* **What the task requires**:
Reproduce the listing verbatim.

* **Supplied data**:

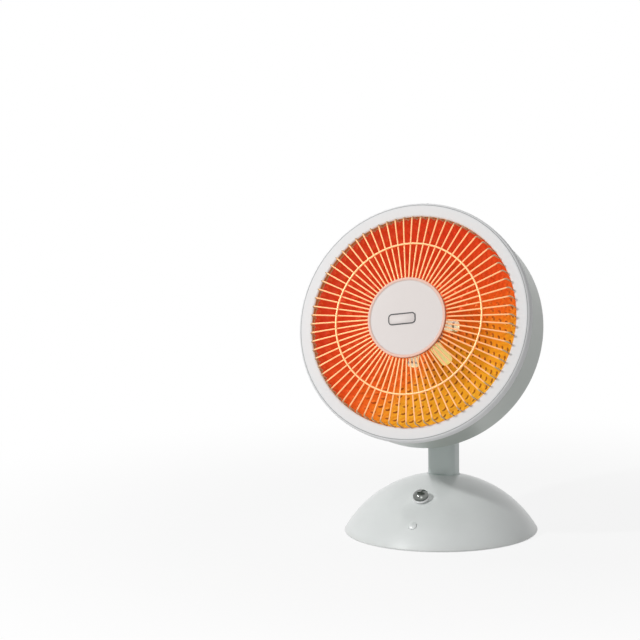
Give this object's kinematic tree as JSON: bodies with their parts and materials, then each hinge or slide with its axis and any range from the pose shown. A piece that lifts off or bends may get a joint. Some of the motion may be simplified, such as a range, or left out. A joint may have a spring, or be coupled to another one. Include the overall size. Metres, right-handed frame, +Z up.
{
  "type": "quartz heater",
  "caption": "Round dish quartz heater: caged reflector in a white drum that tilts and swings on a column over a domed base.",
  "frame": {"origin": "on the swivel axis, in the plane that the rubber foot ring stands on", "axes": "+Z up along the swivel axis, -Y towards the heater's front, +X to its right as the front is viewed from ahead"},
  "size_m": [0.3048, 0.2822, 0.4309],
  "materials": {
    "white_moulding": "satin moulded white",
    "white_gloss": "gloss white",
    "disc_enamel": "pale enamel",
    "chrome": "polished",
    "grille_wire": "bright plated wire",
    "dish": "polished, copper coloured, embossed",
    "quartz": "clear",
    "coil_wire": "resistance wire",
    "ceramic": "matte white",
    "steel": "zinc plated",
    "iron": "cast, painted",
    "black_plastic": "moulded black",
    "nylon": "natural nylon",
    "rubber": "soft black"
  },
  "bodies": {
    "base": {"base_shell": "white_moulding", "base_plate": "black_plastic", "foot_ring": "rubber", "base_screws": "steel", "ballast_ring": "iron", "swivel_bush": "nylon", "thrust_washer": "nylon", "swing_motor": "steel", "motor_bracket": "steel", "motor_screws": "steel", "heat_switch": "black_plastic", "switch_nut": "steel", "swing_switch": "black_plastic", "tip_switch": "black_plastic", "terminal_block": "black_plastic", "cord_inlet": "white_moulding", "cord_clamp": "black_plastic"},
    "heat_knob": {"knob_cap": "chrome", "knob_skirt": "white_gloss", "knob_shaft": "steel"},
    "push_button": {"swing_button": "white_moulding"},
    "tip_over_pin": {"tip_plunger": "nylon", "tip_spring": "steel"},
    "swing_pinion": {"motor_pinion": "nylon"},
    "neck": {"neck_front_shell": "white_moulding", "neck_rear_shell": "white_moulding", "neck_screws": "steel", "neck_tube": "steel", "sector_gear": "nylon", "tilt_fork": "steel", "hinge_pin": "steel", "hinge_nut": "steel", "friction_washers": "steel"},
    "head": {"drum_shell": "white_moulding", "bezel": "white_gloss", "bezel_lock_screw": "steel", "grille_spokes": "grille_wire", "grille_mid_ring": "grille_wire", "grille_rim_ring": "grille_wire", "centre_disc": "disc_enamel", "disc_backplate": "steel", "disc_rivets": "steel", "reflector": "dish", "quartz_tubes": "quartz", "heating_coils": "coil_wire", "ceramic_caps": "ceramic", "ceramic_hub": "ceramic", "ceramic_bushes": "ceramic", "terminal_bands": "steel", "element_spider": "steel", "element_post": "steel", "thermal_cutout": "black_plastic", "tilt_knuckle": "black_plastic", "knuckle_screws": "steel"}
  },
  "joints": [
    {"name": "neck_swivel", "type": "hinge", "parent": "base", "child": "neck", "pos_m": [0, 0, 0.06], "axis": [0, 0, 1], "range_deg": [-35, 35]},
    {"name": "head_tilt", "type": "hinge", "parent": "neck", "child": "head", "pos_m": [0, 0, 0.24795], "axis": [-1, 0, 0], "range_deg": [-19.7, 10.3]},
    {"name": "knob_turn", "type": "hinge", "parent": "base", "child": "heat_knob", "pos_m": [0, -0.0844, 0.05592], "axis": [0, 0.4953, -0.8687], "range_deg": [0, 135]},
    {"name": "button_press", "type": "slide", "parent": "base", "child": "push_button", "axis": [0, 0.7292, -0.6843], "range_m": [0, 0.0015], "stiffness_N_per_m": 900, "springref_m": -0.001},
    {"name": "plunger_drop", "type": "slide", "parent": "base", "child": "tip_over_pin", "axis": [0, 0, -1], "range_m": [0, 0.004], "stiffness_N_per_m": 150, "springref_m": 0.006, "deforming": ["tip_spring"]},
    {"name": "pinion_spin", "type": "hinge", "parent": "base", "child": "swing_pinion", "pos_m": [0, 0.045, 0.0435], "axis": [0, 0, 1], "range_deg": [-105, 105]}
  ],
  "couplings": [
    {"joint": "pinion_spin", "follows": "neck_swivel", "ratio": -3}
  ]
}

* **Answer to this exercise**:
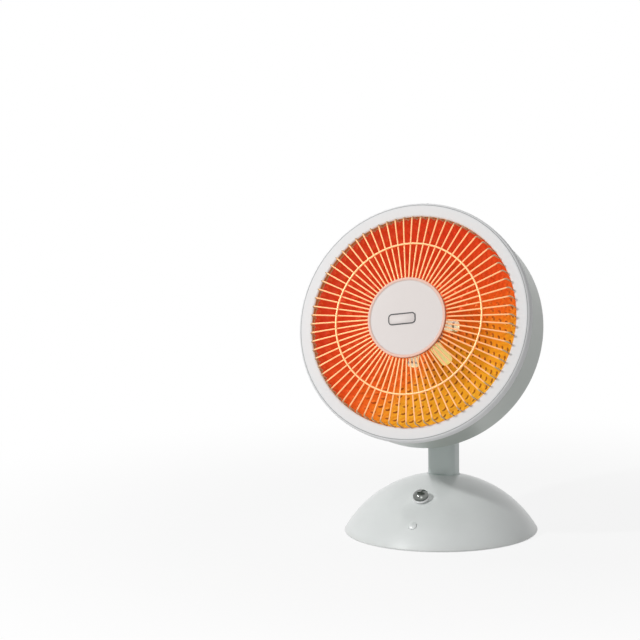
Give this object's kinematic tree as JSON: bodies with their parts and materials, then each hinge or slide with its axis and any range from the pose shown. A piece that lifts off or bends may get a joint. Some of the motion may be simplified, such as a range, or left out. A joint may have a spring, or be coupled to another one. Include the overall size. Metres, right-handed frame, +Z up.
{
  "type": "quartz heater",
  "caption": "Round dish quartz heater: caged reflector in a white drum that tilts and swings on a column over a domed base.",
  "frame": {"origin": "on the swivel axis, in the plane that the rubber foot ring stands on", "axes": "+Z up along the swivel axis, -Y towards the heater's front, +X to its right as the front is viewed from ahead"},
  "size_m": [0.3048, 0.2822, 0.4309],
  "materials": {
    "white_moulding": "satin moulded white",
    "white_gloss": "gloss white",
    "disc_enamel": "pale enamel",
    "chrome": "polished",
    "grille_wire": "bright plated wire",
    "dish": "polished, copper coloured, embossed",
    "quartz": "clear",
    "coil_wire": "resistance wire",
    "ceramic": "matte white",
    "steel": "zinc plated",
    "iron": "cast, painted",
    "black_plastic": "moulded black",
    "nylon": "natural nylon",
    "rubber": "soft black"
  },
  "bodies": {
    "base": {"base_shell": "white_moulding", "base_plate": "black_plastic", "foot_ring": "rubber", "base_screws": "steel", "ballast_ring": "iron", "swivel_bush": "nylon", "thrust_washer": "nylon", "swing_motor": "steel", "motor_bracket": "steel", "motor_screws": "steel", "heat_switch": "black_plastic", "switch_nut": "steel", "swing_switch": "black_plastic", "tip_switch": "black_plastic", "terminal_block": "black_plastic", "cord_inlet": "white_moulding", "cord_clamp": "black_plastic"},
    "heat_knob": {"knob_cap": "chrome", "knob_skirt": "white_gloss", "knob_shaft": "steel"},
    "push_button": {"swing_button": "white_moulding"},
    "tip_over_pin": {"tip_plunger": "nylon", "tip_spring": "steel"},
    "swing_pinion": {"motor_pinion": "nylon"},
    "neck": {"neck_front_shell": "white_moulding", "neck_rear_shell": "white_moulding", "neck_screws": "steel", "neck_tube": "steel", "sector_gear": "nylon", "tilt_fork": "steel", "hinge_pin": "steel", "hinge_nut": "steel", "friction_washers": "steel"},
    "head": {"drum_shell": "white_moulding", "bezel": "white_gloss", "bezel_lock_screw": "steel", "grille_spokes": "grille_wire", "grille_mid_ring": "grille_wire", "grille_rim_ring": "grille_wire", "centre_disc": "disc_enamel", "disc_backplate": "steel", "disc_rivets": "steel", "reflector": "dish", "quartz_tubes": "quartz", "heating_coils": "coil_wire", "ceramic_caps": "ceramic", "ceramic_hub": "ceramic", "ceramic_bushes": "ceramic", "terminal_bands": "steel", "element_spider": "steel", "element_post": "steel", "thermal_cutout": "black_plastic", "tilt_knuckle": "black_plastic", "knuckle_screws": "steel"}
  },
  "joints": [
    {"name": "neck_swivel", "type": "hinge", "parent": "base", "child": "neck", "pos_m": [0, 0, 0.06], "axis": [0, 0, 1], "range_deg": [-35, 35]},
    {"name": "head_tilt", "type": "hinge", "parent": "neck", "child": "head", "pos_m": [0, 0, 0.24795], "axis": [-1, 0, 0], "range_deg": [-19.7, 10.3]},
    {"name": "knob_turn", "type": "hinge", "parent": "base", "child": "heat_knob", "pos_m": [0, -0.0844, 0.05592], "axis": [0, 0.4953, -0.8687], "range_deg": [0, 135]},
    {"name": "button_press", "type": "slide", "parent": "base", "child": "push_button", "axis": [0, 0.7292, -0.6843], "range_m": [0, 0.0015], "stiffness_N_per_m": 900, "springref_m": -0.001},
    {"name": "plunger_drop", "type": "slide", "parent": "base", "child": "tip_over_pin", "axis": [0, 0, -1], "range_m": [0, 0.004], "stiffness_N_per_m": 150, "springref_m": 0.006, "deforming": ["tip_spring"]},
    {"name": "pinion_spin", "type": "hinge", "parent": "base", "child": "swing_pinion", "pos_m": [0, 0.045, 0.0435], "axis": [0, 0, 1], "range_deg": [-105, 105]}
  ],
  "couplings": [
    {"joint": "pinion_spin", "follows": "neck_swivel", "ratio": -3}
  ]
}